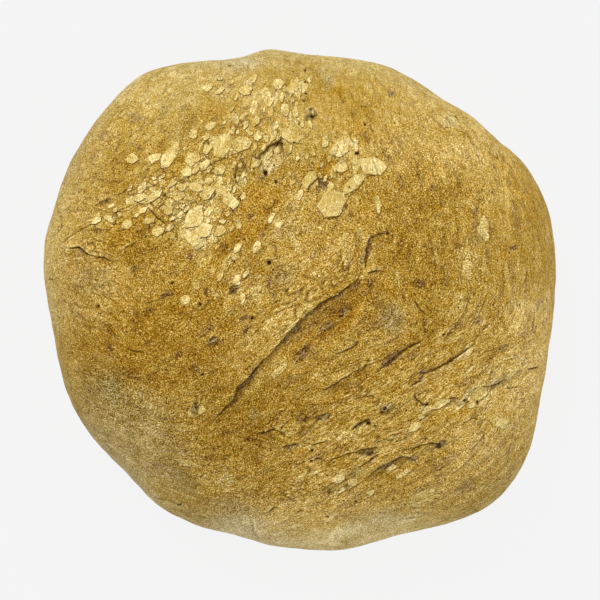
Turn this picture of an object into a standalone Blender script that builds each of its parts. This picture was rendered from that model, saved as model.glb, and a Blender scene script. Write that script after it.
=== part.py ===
"""Round country loaf, baked free-form on the oven floor: one solid of bread.

Metres, +Z up. The loaf stands on its flat sole, with the origin at the middle of the sole.
+Y is the loaf's far side and +X its right-hand side, as a person standing at its near side sees it.

The form is worked out in four steps: a ball, drawn out to a dome over a flat sole; the swells and
dents of its outline; the slow unevenness of hand-shaped dough; and the folds that opened or tucked
under as it rose. The mesh is finer beside the folds than elsewhere.
"""

import math

import bmesh
import bpy
from mathutils import Vector, noise

MM = 0.001

# Driving dimensions
EDGE_RADIUS = 124.0 * MM  # of the outline, before its swells
LOAF_HEIGHT = 103.0 * MM
WAIST_HEIGHT = 38.0 * MM  # where the outline is widest
SOLE_DROP = 45.0 * MM  # how deep the underside would round out if the oven floor didn't cut it
DOME_POWER = 2.25  # 2 is an ellipse, more is a fuller shoulder
UNDERSIDE_POWER = 2.6
UNEVENNESS = 1.6 * MM
UNEVENNESS_SPACING = 55.0 * MM
KNUCKLE_HEIGHT = 0.8 * MM  # smaller lumps over the larger ones
KNUCKLE_SPACING = 22.0 * MM

# The outline's swells and dents: bearing and half width in degrees from +X towards +Y, and height
SWELLS = (
    (125, 17, 10.8 * MM),
    (149, 22, 9.5 * MM),
    (172, 12, 1.8 * MM),
    (25, 17, 7.0 * MM),
    (5, 12, 2.0 * MM),
    (318, 18, 15.2 * MM),
    (346, 10, 1.2 * MM),
    (197, 16, 1.8 * MM),
    (98, 5, 2.0 * MM),
    (68, 8, 1.5 * MM),
    (281, 7, 2.0 * MM),
    (246, 5, 1.6 * MM),
    (40, 4, -0.9 * MM),
    (55, 4, -0.9 * MM),
    (88, 6, -1.2 * MM),
    (104, 5, -1.0 * MM),
    (184, 6, -1.2 * MM),
    (224, 9, -2.5 * MM),
    (253, 10, -4.2 * MM),
)
SWELL_FADES_FROM = 0.25  # share of the way out from the crown, where the swells begin
SWELL_FULL_AT = 0.95

# Folds in the top: places in mm from the origin, then how far one side stands over the other
# (the side on the left of the fold's own direction is the higher), how wide the low side dips,
# and how far the lip swells up.
FOLDS = {
    "long_fold": dict(
        route=(
            ((-42, -57), (-32, -46), (-21, -34), (-12, -23), (-4, -16))
            + ((3, -8), (8, -4), (20, 2), (27, 7), (32, 14))
        ),
        drop=2.4 * MM,
        dip=9.0 * MM,
        lip=0.9 * MM,
    ),
    "upper_tuck": dict(
        route=((33, 16), (37, 24), (43, 33)),
        drop=1.0 * MM,
        dip=5.0 * MM,
        lip=0.3 * MM,
    ),
    "near_fold": dict(
        route=((10, -46), (22, -39), (31, -34), (35, -29)),
        drop=1.2 * MM,
        dip=5.0 * MM,
        lip=0.3 * MM,
    ),
    "middle_tuck": dict(
        route=((40, -34), (45, -28), (52, -23), (61, -18)),
        drop=1.2 * MM,
        dip=5.0 * MM,
        lip=0.3 * MM,
    ),
    "right_fold": dict(
        route=((54, -46), (62, -38), (68, -34), (76, -28), (84, -24)),
        drop=1.4 * MM,
        dip=6.0 * MM,
        lip=0.4 * MM,
    ),
    "shoulder_tuck": dict(
        route=((66, -53), (76, -49), (85, -44), (95, -41), (106, -36), (117, -32)),
        drop=1.6 * MM,
        dip=6.0 * MM,
        lip=0.4 * MM,
    ),
    "corner_fold": dict(
        route=((30, -89), (42, -80), (52, -77), (62, -72), (74, -66)),
        drop=1.4 * MM,
        dip=6.0 * MM,
        lip=0.4 * MM,
    ),
    "left_fold": dict(
        route=((-90, 17), (-97, 20), (-105, 22), (-114, 25)),
        drop=1.2 * MM,
        dip=6.0 * MM,
        lip=0.4 * MM,
    ),
}
FOLD_FADE = 0.18  # share of a fold's length over which it fades at each end
FOLD_SLOPE = 0.32  # share of a fold's dip, each side of its line, over which the lip falls to the low side
FOLDS_ABOVE = 30.0 * MM  # folds are in the top only

# The mesh
BALL_SUBDIVISIONS = 5
FINER_WITHIN = (9.0 * MM, 5.0 * MM)  # of a fold, where the faces are halved once and then again

CRUST_COLOUR = (0.47, 0.28, 0.075, 1.0)
CRUST_ROUGHNESS = 0.85


def smooth_step(low, high, value):
    """0 below low, 1 above high, and a smooth rise between."""
    share = min(max((value - low) / (high - low), 0.0), 1.0)
    return share * share * (3.0 - 2.0 * share)


def clear_scene():
    for thing in list(bpy.data.objects):
        bpy.data.objects.remove(thing, do_unlink=True)


def make_collection(name):
    collection = bpy.data.collections.new(name)
    bpy.context.scene.collection.children.link(collection)
    return collection


def make_crust_material():
    material = bpy.data.materials.new("crust")
    material.use_nodes = True
    shader = material.node_tree.nodes["Principled BSDF"]
    shader.inputs["Base Color"].default_value = CRUST_COLOUR
    shader.inputs["Roughness"].default_value = CRUST_ROUGHNESS
    shader.inputs["Metallic"].default_value = 0.0
    return material


def swell_at(bearing):
    """How far the outline stands out past EDGE_RADIUS at a bearing in degrees."""
    total = 0.0
    for centre, half_width, height in SWELLS:
        away = (bearing - centre + 180.0) % 360.0 - 180.0
        total += height * math.exp(-((away / half_width) ** 2))
    return total


def dome_point(direction):
    """The point of the loaf's plain dome, sole and swollen outline in a direction from its waist."""
    level = math.hypot(direction.x, direction.y)
    rise = abs(direction.z)
    upper = direction.z >= 0.0
    power = DOME_POWER if upper else UNDERSIDE_POWER
    height = LOAF_HEIGHT - WAIST_HEIGHT if upper else SOLE_DROP
    reach = (level**power + rise**power) ** (-1.0 / power)
    out = level * reach
    bearing = math.degrees(math.atan2(direction.y, direction.x))
    swell = swell_at(bearing) * smooth_step(SWELL_FADES_FROM, SWELL_FULL_AT, out)
    radius = (EDGE_RADIUS + swell) * out
    z = WAIST_HEIGHT + math.copysign(height * rise * reach, direction.z)
    around = Vector((direction.x, direction.y)) * (radius / max(level, 1e-9))
    return Vector((around.x, around.y, z))


def unevenness_at(point):
    """Slow lumps of hand-shaped dough, with smaller ones over them."""
    slow = noise.noise(point / UNEVENNESS_SPACING)
    knuckles = noise.noise(point / KNUCKLE_SPACING + Vector((7.0, 3.0, 1.0)))
    return UNEVENNESS * slow + KNUCKLE_HEIGHT * knuckles


def beside(route, x, y):
    """Where a point lies by a route in mm: the share of the route's length passed, and the distance
    from it in metres, positive on the route's left."""
    nearest = None
    passed = 0.0
    for (ax, ay), (bx, by) in zip(route, route[1:]):
        ax, ay, bx, by = ax * MM, ay * MM, bx * MM, by * MM
        dx, dy = bx - ax, by - ay
        length = math.hypot(dx, dy)
        along = min(max(((x - ax) * dx + (y - ay) * dy) / length**2, 0.0), 1.0)
        gap = math.hypot(x - ax - along * dx, y - ay - along * dy)
        if nearest is None or gap < abs(nearest[1]):
            side = math.copysign(1.0, dx * (y - ay) - dy * (x - ax))
            nearest = (passed + along * length, side * gap)
        passed += length
    return nearest[0] / passed, nearest[1]


def fold_height(fold, x, y):
    """How far a fold raises its lip, above 0, or sinks the side that tucks under, below 0."""
    share, gap = beside(fold["route"], x, y)
    fade = smooth_step(0.0, FOLD_FADE, share) * smooth_step(0.0, FOLD_FADE, 1.0 - share)
    reach = math.exp(-((gap / fold["dip"]) ** 2))
    side = smooth_step(-FOLD_SLOPE, FOLD_SLOPE, gap / fold["dip"])
    return fade * reach * (side * fold["lip"] - (1.0 - side) * fold["drop"])


def loaf_point(direction):
    """A point of the finished surface: the dome, pushed out or in by the lumps and folds."""
    plain = dome_point(direction)
    outward = Vector((direction.x, direction.y, direction.z * EDGE_RADIUS / LOAF_HEIGHT)).normalized()
    point = plain + outward * unevenness_at(plain)
    if point.z > FOLDS_ABOVE:
        point += outward * sum(fold_height(fold, plain.x, plain.y) for fold in FOLDS.values())
    point.z = max(point.z, 0.0)
    return point


def gap_to_folds(point):
    return min(abs(beside(fold["route"], point.x, point.y)[1]) for fold in FOLDS.values())


def make_ball_finer(ball, within):
    """Halves the faces of the ball that will lie this near a fold."""
    near = []
    for edge in ball.edges:
        middle = dome_point(((edge.verts[0].co + edge.verts[1].co) / 2.0).normalized())
        if middle.z > FOLDS_ABOVE and gap_to_folds(middle) < within:
            near.append(edge)
    bmesh.ops.subdivide_edges(ball, edges=near, cuts=1, use_grid_fill=True)
    bmesh.ops.triangulate(ball, faces=ball.faces)


def make_loaf(collection):
    ball = bmesh.new()
    bmesh.ops.create_icosphere(ball, subdivisions=BALL_SUBDIVISIONS, radius=1.0)
    for within in FINER_WITHIN:
        make_ball_finer(ball, within)
    for vertex in ball.verts:
        vertex.co = loaf_point(vertex.co.normalized())
    stand_on_origin(ball)
    mesh = bpy.data.meshes.new("loaf")
    ball.to_mesh(mesh)
    ball.free()
    mesh.shade_smooth()
    mesh.materials.append(make_crust_material())
    loaf = bpy.data.objects.new("loaf", mesh)
    collection.objects.link(loaf)
    return loaf


def stand_on_origin(ball):
    """Moves the loaf level, so that the middle of its width and depth is over the origin."""
    for axis in (0, 1):
        places = [vertex.co[axis] for vertex in ball.verts]
        middle = (min(places) + max(places)) / 2.0
        for vertex in ball.verts:
            vertex.co[axis] -= middle


clear_scene()
make_loaf(make_collection("country_loaf"))
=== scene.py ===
"""Round country loaf, seen from straight above: its crust, finished round the solid loaf.

The solid gives the loaf's true form. Over it come a finer crust with the folds, cracks, blisters and
pinholes of the baked dough, and the dry flakes that stand up from it. Places on the crust are given in
mm as the eye above sees them, at the height of the waist: +u to the right, +v to the far side.
"""

import math

import bpy
import numpy as np
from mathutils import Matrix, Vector, noise
from mathutils.bvhtree import BVHTree


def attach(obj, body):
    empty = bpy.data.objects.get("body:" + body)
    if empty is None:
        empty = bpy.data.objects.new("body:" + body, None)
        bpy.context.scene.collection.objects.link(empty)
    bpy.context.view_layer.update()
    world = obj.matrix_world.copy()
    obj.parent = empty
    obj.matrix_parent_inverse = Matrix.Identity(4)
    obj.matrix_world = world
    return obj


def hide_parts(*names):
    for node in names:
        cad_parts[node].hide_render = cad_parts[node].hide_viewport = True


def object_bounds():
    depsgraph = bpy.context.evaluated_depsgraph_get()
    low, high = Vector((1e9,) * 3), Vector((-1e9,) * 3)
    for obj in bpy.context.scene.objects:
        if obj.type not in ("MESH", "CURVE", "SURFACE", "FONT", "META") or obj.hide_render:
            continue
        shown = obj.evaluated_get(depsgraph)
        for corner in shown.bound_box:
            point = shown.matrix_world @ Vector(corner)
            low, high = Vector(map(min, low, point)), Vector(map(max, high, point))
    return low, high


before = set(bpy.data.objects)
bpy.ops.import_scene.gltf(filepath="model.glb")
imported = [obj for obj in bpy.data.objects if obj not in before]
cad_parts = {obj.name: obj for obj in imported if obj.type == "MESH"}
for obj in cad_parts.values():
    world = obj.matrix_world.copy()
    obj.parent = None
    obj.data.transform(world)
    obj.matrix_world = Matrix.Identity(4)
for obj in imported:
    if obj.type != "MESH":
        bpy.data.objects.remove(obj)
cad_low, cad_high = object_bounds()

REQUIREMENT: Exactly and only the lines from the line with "if middle.z >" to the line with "depsgraph = bpy.context.evaluated_depsgraph_get()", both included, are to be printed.

WRITTEN RESPONSE:
        if middle.z > FOLDS_ABOVE and gap_to_folds(middle) < within:
            near.append(edge)
    bmesh.ops.subdivide_edges(ball, edges=near, cuts=1, use_grid_fill=True)
    bmesh.ops.triangulate(ball, faces=ball.faces)


def make_loaf(collection):
    ball = bmesh.new()
    bmesh.ops.create_icosphere(ball, subdivisions=BALL_SUBDIVISIONS, radius=1.0)
    for within in FINER_WITHIN:
        make_ball_finer(ball, within)
    for vertex in ball.verts:
        vertex.co = loaf_point(vertex.co.normalized())
    stand_on_origin(ball)
    mesh = bpy.data.meshes.new("loaf")
    ball.to_mesh(mesh)
    ball.free()
    mesh.shade_smooth()
    mesh.materials.append(make_crust_material())
    loaf = bpy.data.objects.new("loaf", mesh)
    collection.objects.link(loaf)
    return loaf


def stand_on_origin(ball):
    """Moves the loaf level, so that the middle of its width and depth is over the origin."""
    for axis in (0, 1):
        places = [vertex.co[axis] for vertex in ball.verts]
        middle = (min(places) + max(places)) / 2.0
        for vertex in ball.verts:
            vertex.co[axis] -= middle


clear_scene()
make_loaf(make_collection("country_loaf"))
=== scene.py ===
"""Round country loaf, seen from straight above: its crust, finished round the solid loaf.

The solid gives the loaf's true form. Over it come a finer crust with the folds, cracks, blisters and
pinholes of the baked dough, and the dry flakes that stand up from it. Places on the crust are given in
mm as the eye above sees them, at the height of the waist: +u to the right, +v to the far side.
"""

import math

import bpy
import numpy as np
from mathutils import Matrix, Vector, noise
from mathutils.bvhtree import BVHTree


def attach(obj, body):
    empty = bpy.data.objects.get("body:" + body)
    if empty is None:
        empty = bpy.data.objects.new("body:" + body, None)
        bpy.context.scene.collection.objects.link(empty)
    bpy.context.view_layer.update()
    world = obj.matrix_world.copy()
    obj.parent = empty
    obj.matrix_parent_inverse = Matrix.Identity(4)
    obj.matrix_world = world
    return obj


def hide_parts(*names):
    for node in names:
        cad_parts[node].hide_render = cad_parts[node].hide_viewport = True


def object_bounds():
    depsgraph = bpy.context.evaluated_depsgraph_get()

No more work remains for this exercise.